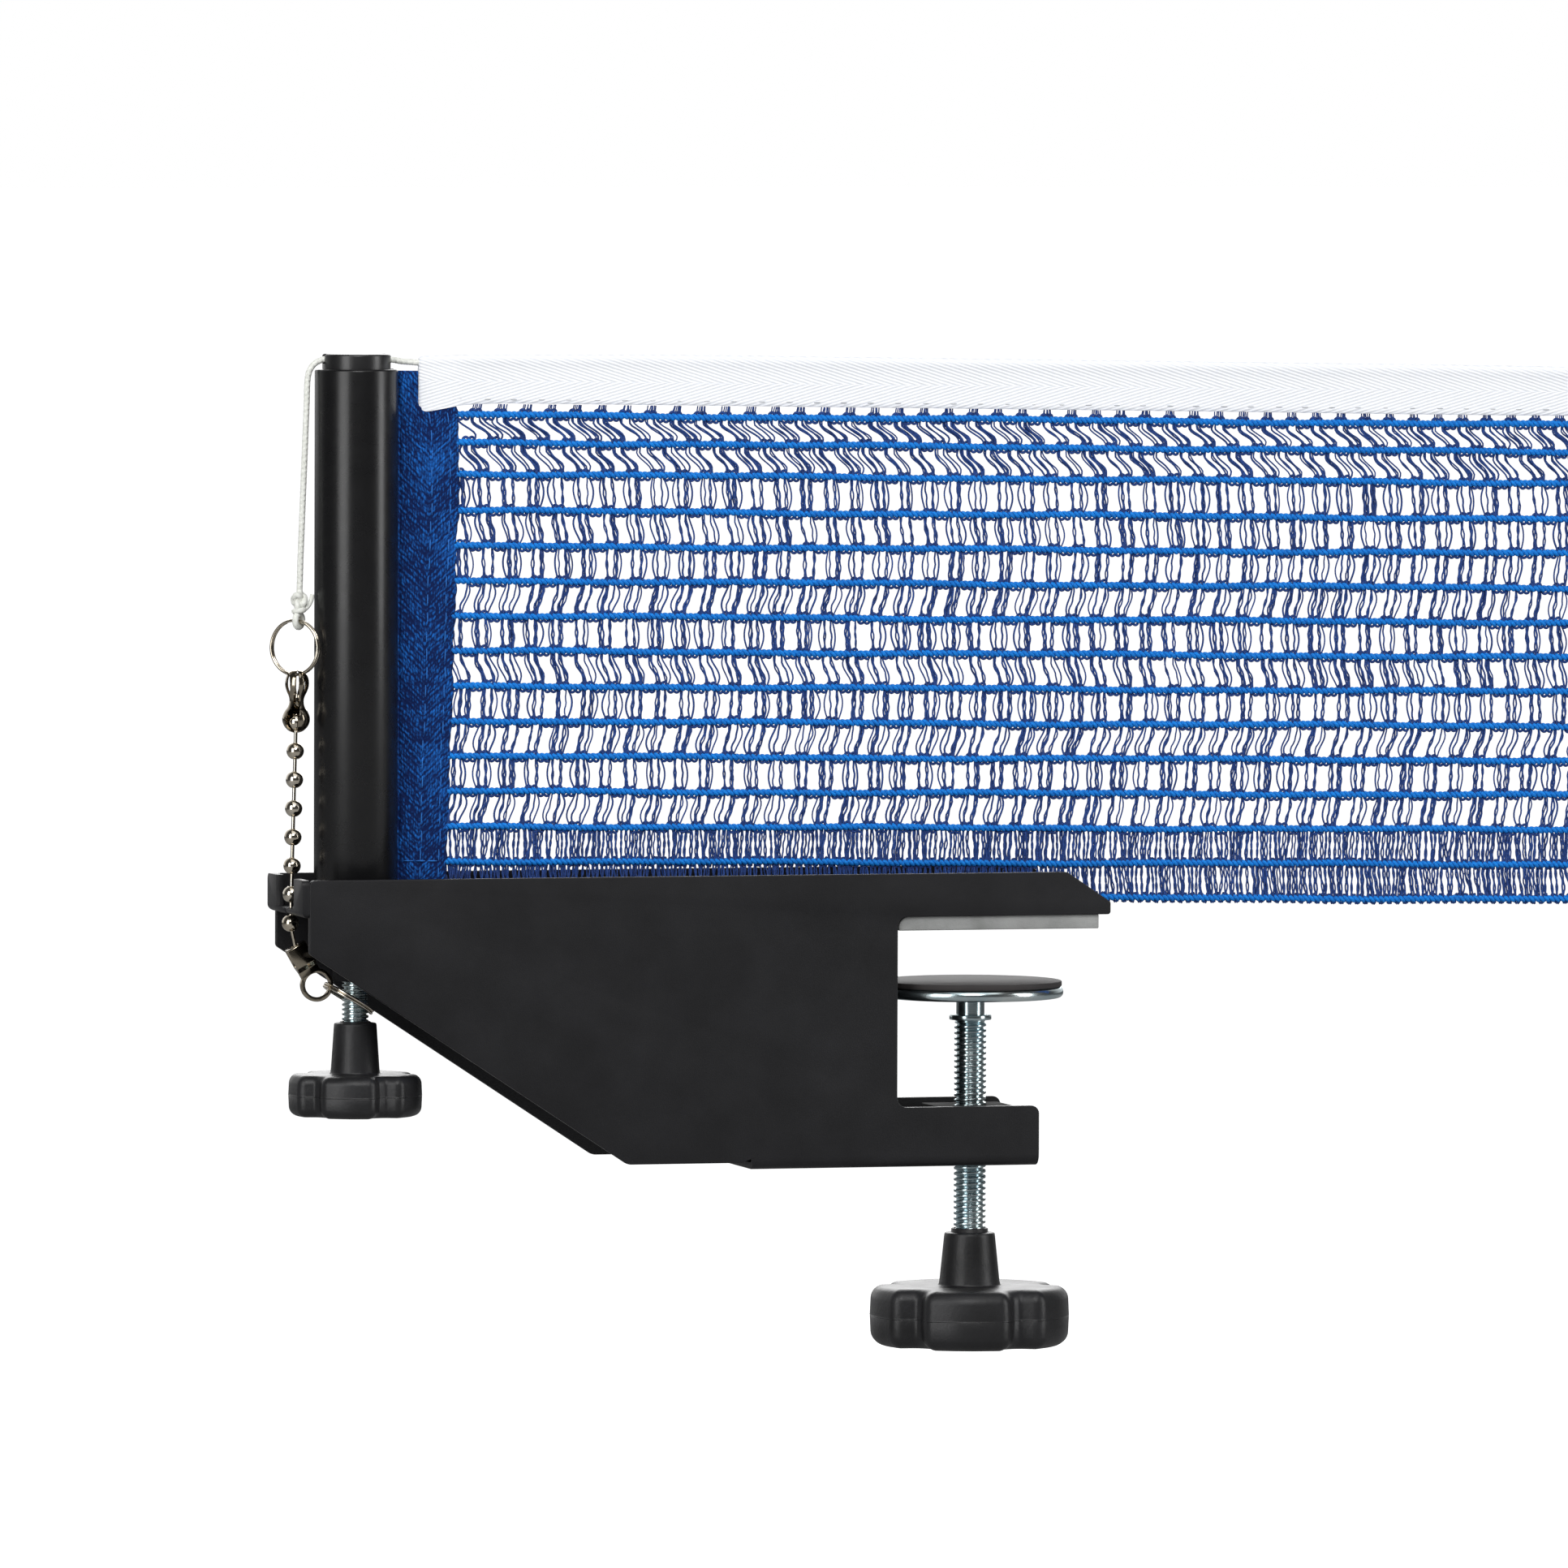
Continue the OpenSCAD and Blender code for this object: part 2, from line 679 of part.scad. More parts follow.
module post_bridge_lower() {
    color("#1d1d1f") 
        bridge(lower_bridge_z, height_screw_d + 2 * pass_gap, post_d / 2 + 0.2);
}

module post_tube() {
    color("#161617") on_post() difference() {
        rotate_extrude() polygon(rounded([
            [post_bore / 2, lower_bridge_z, 0],
            [post_d / 2, lower_bridge_z, 0],
            [post_d / 2, post_top, 0.6],
            [post_bore / 2, post_top, 0.4]
        ]));
        translate([0, -post_slot_w / 2, slot_start]) cube([post_d, post_slot_w, post_top]);
    }
}

// Cap of the lifting rod; the tension cord runs in the groove across its top
module post_cap() {
    color("#1a1a1b") on_post() difference() {
        rotate_extrude() polygon(rounded([
            [0, cap_under_z, 0],
            [cap_d / 2, cap_under_z, 0.5],
            [cap_d / 2, cap_top_z, 0.6],
            [0, cap_top_z, 0]
        ]));
        translate([-cap_d, -groove_w / 2, cap_top_z - groove_depth])
            cube([2 * cap_d, groove_w, groove_depth + 1]);
    }
}

module lift_rod() {
    foot_z = height_tip_z + face_play;
    color("#3a3b3d") on_post() translate([0, 0, foot_z]) {
        cylinder(d = lift_rod_d, h = cap_under_z - foot_z);
        translate([0, 0, lower_bridge_z + lower_travel + pass_gap - foot_z])
            cylinder(d = post_bore - 4 * run_fit, h = guide_h);
    }
}

module height_nut() {
    color("#b9c0c4") on_post() translate([0, 0, lower_bridge_z - bridge_t - height_nut_h])
        difference() {
            rotate([0, 0, 30]) cylinder(d = height_nut_w / cos(30), h = height_nut_h, $fn = 6);
            translate([0, 0, -1])
                cylinder(d = height_screw_d + 2 * run_fit, h = height_nut_h + 2);
        }
}

module height_screw() {
    color("#c3ccd0") on_post() translate([0, 0, height_knob_z - height_screw_seat])
        cylinder(d = height_screw_d, h = height_screw_free + height_screw_seat);
}

// ---- Net ----

// The net's own frame: origin on the post's axis, drooping towards the table's middle
module in_net() {
    on_post() multmatrix([[1, 0, 0, 0], [0, 1, 0, 0], [-droop, 0, 1, 0], [0, 0, 0, 1]])
        children();
}

function drooped(pts) = [for (p = pts) [p[0] + post_x, p[1] - droop * p[0]]];

// Flat part of the hem outside the post, which stops under the tape
module hem_outline() {
    polygon(drooped([
        [post_d / 2 + 0.2, hem_foot],
        [hem_out - hem_taper, hem_foot],
        [hem_out, tape_low],
        [tape_start, tape_low],
        [tape_start, post_top - 0.5],
        [post_d / 2 + 0.2, post_top - 0.5]
    ]));
}

module net_hem() {
    loop_h = hem_loop_top - hem_foot;
    color("#1b3f8f") {
        across(-hem_t / 2, hem_t / 2) hem_outline();
        difference() {
            union() {
                on_post() translate([hem_rod_x, 0, hem_foot])
                    cylinder(d = hem_loop_d, h = loop_h, $fn = 32);
                on_post() translate([hem_rod_x, -hem_t / 2, hem_foot])
                    cube([post_d / 2 + 0.3 - hem_rod_x, hem_t, loop_h]);
            }
            on_post() translate([hem_rod_x, 0, hem_foot - 1])
                cylinder(d = hem_rod_d, h = loop_h + 2, $fn = 32);
        }
    }
}

module hem_rod() {
    color("#8a8d90") on_post() translate([hem_rod_x, 0, hem_foot])
        cylinder(d = hem_rod_d, h = hem_loop_top - hem_foot, $fn = 32);
}

// Flat net: horizontal cords, upright strands and square gaps
module net_mesh() {
    gap_w = (net_end - hem_out) / strand_gaps;
    low_z = row_z[row_count - 1];
    color("#1565c0") across(-row_d / 2, row_d / 2) difference() {
        union() {
            for (z = row_z) polygon(drooped([
                [net_start, z - row_d / 2], [net_end, z - row_d / 2],
                [net_end, z + row_d / 2], [net_start, z + row_d / 2]
            ]));
            for (i = [1 : strand_gaps - 1])
                let (x = hem_out + i * gap_w)
                polygon(drooped([
                    [x - strand_w / 2, low_z], [x + strand_w / 2, low_z],
                    [x + strand_w / 2, tape_low], [x - strand_w / 2, tape_low]
                ]));
        }
        hem_outline();
    }
}

// White tape, folded over the net's top with a round bead over the cord inside
module net_tape() {
    section = rounded([
        [-tape_t / 2, tape_low, 0.4], [tape_t / 2, tape_low, 0.4],
        [tape_t / 2, tape_top, tape_t * 0.45], [-tape_t / 2, tape_top, tape_t * 0.45]
    ]);
    color("#f4f4f4") intersection() {
        across(-tape_t, tape_t) polygon(drooped([
            [tape_start, tape_low], [tape_end, tape_low],
            [tape_end, tape_top], [tape_start, tape_top]
        ]));
        on_post() rotate([0, atan(droop), 0]) translate([-1, 0, 0])
            along(0, tape_end + 10) polygon(section);
    }
}

module net_hem_far() {
    color("#1b3f8f") across(-hem_t / 2, hem_t / 2) polygon(drooped([
        [net_end, hem_foot], [net_end + far_hem_w, hem_foot],
        [net_end + far_hem_w, tape_low], [net_end, tape_low]
    ]));
}

// The cord's far end: it leaves the tape, is knotted and ends in a loop
module far_loop() {
    reach = 12;
    loop_r = 5;
    color("#f2f2ee") on_post()
        translate([tape_end, 0, tape_top - cord_d - droop * tape_end]) {
            rotate([0, 90, 0]) cylinder(d = cord_d, h = reach, $fn = 16);
            translate([reach, 0, 0]) sphere(d = 3 * cord_d, $fn = 24);
            translate([reach + loop_r, 0, 0]) rotate([90, 0, 0]) torus(loop_r, cord_d);
        }
}

// ---- Tension cord and chain ----

// Tube with 8 sides along points in a plane
module tube_along(pts, d, sides = 8) {
    n = len(pts);
    tangents = [for (i = [0 : n - 1]) unit(pts[min(i + 1, n - 1)] - pts[max(i - 1, 0)])];
    ring_points = [for (i = [0 : n - 1], k = [0 : sides - 1])
        let (
            a = 360 * k / sides,
            normal = [-tangents[i][1], tangents[i][0]],
            p = pts[i] + normal * (d / 2 * cos(a))
        )
        [p[0], d / 2 * sin(a), p[1]]];
    walls = [for (i = [0 : n - 2], k = [0 : sides - 1])
        each let (a = i * sides + k, b = i * sides + (k + 1) % sides)
            [[a, b, a + sides], [b, b + sides, a + sides]]];
    first = [for (k = [sides - 1 : -1 : 0]) k];
    last = [for (k = [0 : sides - 1]) (n - 1) * sides + k];
    polyhedron(points = ring_points, faces = [first, last, each walls]);
}

module tension_cord() {
    color("#f2f2ee") on_post() tube_along(cord_route, cord_d);
}

// Stopper knot whose loop goes round the upper ring
module cord_knot() {
    color("#e6e8e2") on_chain() {
        translate([0, 0, knot_foot]) rotate_extrude() polygon(rounded([
            [0, 0, 0], [1.9, 0, 0.8], [2.3, 4, 1], [1, 6.2, 0], [0, 6.2, 0]
        ]));
        translate([0, 0, knot_z]) rotate([90, 0, 90 + upper_ring_turn])
            torus(knot_loop_r, cord_d);
    }
}

module upper_ring() {
    color("#c9b89a") on_upper_ring() split_ring(upper_ring_r);
}

// Half section of a figure of eight, drawn inwards by a margin
module eight_section(margin) {
    translate([0, lower_bulb]) circle(r = bulb_r - margin);
    translate([0, upper_bulb]) circle(r = ring_bulb_r - margin);
    translate([0, lower_bulb]) square([bulb_r * 0.5 - margin, bulb_gap]);
}

// Sheet folded to a figure of eight round the ball below and the ring above,
// with a long slit in the ring's plane and windows between its straps
module upper_coupling() {
    low = lower_bulb - bulb_r;
    slit_w = ring_wire + 1;
    window_w = 1.5;
    window_h = ring_bulb_r * 0.95;
    color("#b7a88c") difference() {
        on_chain() difference() {
            rotate_extrude() intersection() {
                translate([0, low]) square([bulb_r + 1, coupling_h]);
                difference() {
                    eight_section(0);
                    eight_section(shell_t);
                }
            }
            translate([0, 0, low - 1]) cylinder(d = link_hole_d, h = bulb_r);
            rotate([0, 0, upper_ring_turn])
                translate([-bulb_r - 1, -slit_w / 2, lower_bulb - 1.6])
                    cube([2 * bulb_r + 2, slit_w, bulb_gap + 2.4]);
            for (a = [212, 265], z = [lower_bulb, upper_bulb]) rotate([0, 0, a])
                translate([0, -window_w / 2, z - window_h / 2])
                    cube([bulb_r + 1, window_w, window_h]);
        }
        on_upper_ring() torus(upper_ring_r, ring_step + ring_wire + 0.4);
    }
}

module hollow_ball() {
    rotate_extrude() intersection() {
        difference() {
            circle(r = ball_r);
            circle(r = ball_r - ball_wall);
            translate([-1, -ball_d]) square([1 + link_hole_d / 2, 2 * ball_d]);
        }
        translate([0, -ball_d]) square([ball_d, 2 * ball_d]);
    }
}

module chain_balls() {
    color("#c9b89a") on_chain() for (i = [0 : ball_count - 1])
        translate([0, 0, first_ball + i * ball_pitch])
            rotate([0, i == 0 ? first_ball_turn : 0, 0]) hollow_ball();
}

// Dumb-bell link between two centres; its flat heads are wider than the holes
module link(length) {
    head_d = link_hole_d + 0.3;
    translate([0, 0, head_start])
        cylinder(d = link_d, h = length - 2 * head_start, $fn = 24);
    translate([0, 0, head_start]) cylinder(d = head_d, h = link_head_t, $fn = 24);
    translate([0, 0, length - head_start - link_head_t])
        cylinder(d = head_d, h = link_head_t, $fn = 24);
}

module chain_links() {
    color("#d8cbb0") {
        on_chain() for (i = [0 : ball_count - 2])
            translate([0, 0, first_ball + i * ball_pitch]) link(ball_pitch);
        translate([ball_at[0], 0, ball_at[1]])
            rotate([0, 180 - low_link_lean, 0]) link(low_link_len);
    }
}

// Strap folded to a box round the lowest link's head, with a flat eye for the ring
module lower_coupling() {
    in_w = clasp_depth / 2 - strap_t;
    color("#b7a88c") translate([eye_x, 0, eye_z]) rotate([0, -clasp_lean, 0])
        difference() {
            union() {
                along(-strap_w / 2, strap_w / 2) polygon(rounded([
                    [-eye_t / 2, 0, 0],
                    [eye_t / 2, 0, 0],
                    [eye_t / 2, clasp_foot - 1.4, 0.5],
                    [clasp_depth / 2, clasp_foot, 0.5],
                    [clasp_depth / 2, clasp_top, 0.5],
                    [-clasp_depth / 2, clasp_top, 0.5],
                    [-clasp_depth / 2, clasp_foot, 0.5],
                    [-eye_t / 2, clasp_foot - 1.4, 0.5]
                ], 3));
                translate([0, eye_t / 2, 0]) rotate([90, 0, 0])
                    cylinder(d = eye_d, h = eye_t);
            }
            translate([-strap_w, -in_w, clasp_foot + strap_t])
                cube([2 * strap_w, 2 * in_w, clasp_top - clasp_foot - 2 * strap_t]);
            translate([0, eye_t, 0]) rotate([90, 0, 0])
                cylinder(d = eye_hole_d, h = 2 * eye_t);
            translate([-link_hole_d / 2, -link_hole_d / 2, clasp_top - 1])
                cube([link_hole_d, link_hole_d, 2]);
        }
}

module lower_ring() {
    color("#c9b89a") translate([lower_ring_x, 0, lower_ring_z])
        rotate([0, lower_ring_tilt, 0]) split_ring(lower_ring_r);
}

bracket();
jaw_plate();
jaw_pad();
chain_hook();
clamp_nut();
clamp_screw();
disc_clip();
clamp_knob();
pressure_disc();
disc_pad();
post_bridge_upper();
post_bridge_lower();
post_tube();
post_cap();
lift_rod();
height_nut();
height_screw();
height_knob();
hem_rod();
net_hem();
net_mesh();
net_tape();
net_hem_far();
far_loop();
tension_cord();
cord_knot();
upper_ring();
upper_coupling();
chain_balls();
chain_links();
lower_coupling();
lower_ring();
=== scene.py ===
"""Looks of the table tennis net clamp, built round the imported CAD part."""

import json
import math

import bmesh
import bpy
import numpy as np
from mathutils import Matrix, Vector

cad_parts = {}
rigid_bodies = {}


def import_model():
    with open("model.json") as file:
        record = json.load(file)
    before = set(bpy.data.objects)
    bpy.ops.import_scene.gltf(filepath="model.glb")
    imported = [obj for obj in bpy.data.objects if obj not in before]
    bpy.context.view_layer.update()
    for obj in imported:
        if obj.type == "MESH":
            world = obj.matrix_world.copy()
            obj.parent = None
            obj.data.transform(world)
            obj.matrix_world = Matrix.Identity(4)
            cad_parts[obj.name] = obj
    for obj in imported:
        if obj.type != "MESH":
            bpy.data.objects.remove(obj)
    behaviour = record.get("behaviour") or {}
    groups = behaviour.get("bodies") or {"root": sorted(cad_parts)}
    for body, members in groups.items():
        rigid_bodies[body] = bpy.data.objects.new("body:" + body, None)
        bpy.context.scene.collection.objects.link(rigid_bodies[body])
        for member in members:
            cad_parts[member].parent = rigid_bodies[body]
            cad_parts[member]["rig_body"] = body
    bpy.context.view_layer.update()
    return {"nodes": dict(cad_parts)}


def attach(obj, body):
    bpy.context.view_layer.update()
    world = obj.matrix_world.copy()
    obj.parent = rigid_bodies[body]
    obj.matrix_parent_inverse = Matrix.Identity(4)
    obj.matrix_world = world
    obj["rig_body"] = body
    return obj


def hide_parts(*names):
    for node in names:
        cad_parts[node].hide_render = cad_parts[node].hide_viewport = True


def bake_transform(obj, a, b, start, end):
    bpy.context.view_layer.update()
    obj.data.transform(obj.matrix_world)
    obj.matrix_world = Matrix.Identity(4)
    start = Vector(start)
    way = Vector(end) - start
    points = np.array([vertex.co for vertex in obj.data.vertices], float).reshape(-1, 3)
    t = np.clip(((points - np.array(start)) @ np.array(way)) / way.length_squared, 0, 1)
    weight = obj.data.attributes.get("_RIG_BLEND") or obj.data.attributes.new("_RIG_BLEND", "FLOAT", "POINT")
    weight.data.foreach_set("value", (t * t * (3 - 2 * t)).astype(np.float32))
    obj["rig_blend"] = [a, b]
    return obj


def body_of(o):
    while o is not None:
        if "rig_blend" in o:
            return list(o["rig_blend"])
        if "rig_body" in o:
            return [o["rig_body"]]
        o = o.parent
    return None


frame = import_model()
rng = np.random.default_rng(7)
MM = 0.001

# ---- camera

AZIMUTH, ELEVATION, ROLL = -15.0, 2.85, 0.18
DISTANCE = 4.5
PX_PER_MM = 4.65
LOOK_AT = Vector((-0.0540, 0.0, 0.0382))
PHOTO_PX, SENSOR = 1932, 36


def direction(azimuth, elevation):
    """From the part to a camera or lamp; azimuth 0 is the photograph's side, -Y."""
    a, e = math.radians(azimuth), math.radians(elevation)
    return Vector((math.sin(a) * math.cos(e), -math.cos(a) * math.cos(e), math.sin(e)))


def facing(target, side, distance):
    """The matrix of a camera or lamp that looks at the target from that side."""
    turned_back = side.to_track_quat("Z", "Y").to_matrix().to_4x4()
    return Matrix.Translation(target + side * distance) @ turned_back


def add_object(name, data):
    obj = bpy.data.objects.new(name, data)
    bpy.context.scene.collection.objects.link(obj)
    return obj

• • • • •

■ What the task asks
Extract exactly and only these lines: the line containing "translate([lower_ring_x, 0, lower_ring_z])", the line containing "before = set(bpy.data.objects)", and every line between them.

■ Answer to this problem
    color("#c9b89a") translate([lower_ring_x, 0, lower_ring_z])
        rotate([0, lower_ring_tilt, 0]) split_ring(lower_ring_r);
}

bracket();
jaw_plate();
jaw_pad();
chain_hook();
clamp_nut();
clamp_screw();
disc_clip();
clamp_knob();
pressure_disc();
disc_pad();
post_bridge_upper();
post_bridge_lower();
post_tube();
post_cap();
lift_rod();
height_nut();
height_screw();
height_knob();
hem_rod();
net_hem();
net_mesh();
net_tape();
net_hem_far();
far_loop();
tension_cord();
cord_knot();
upper_ring();
upper_coupling();
chain_balls();
chain_links();
lower_coupling();
lower_ring();
=== scene.py ===
"""Looks of the table tennis net clamp, built round the imported CAD part."""

import json
import math

import bmesh
import bpy
import numpy as np
from mathutils import Matrix, Vector

cad_parts = {}
rigid_bodies = {}


def import_model():
    with open("model.json") as file:
        record = json.load(file)
    before = set(bpy.data.objects)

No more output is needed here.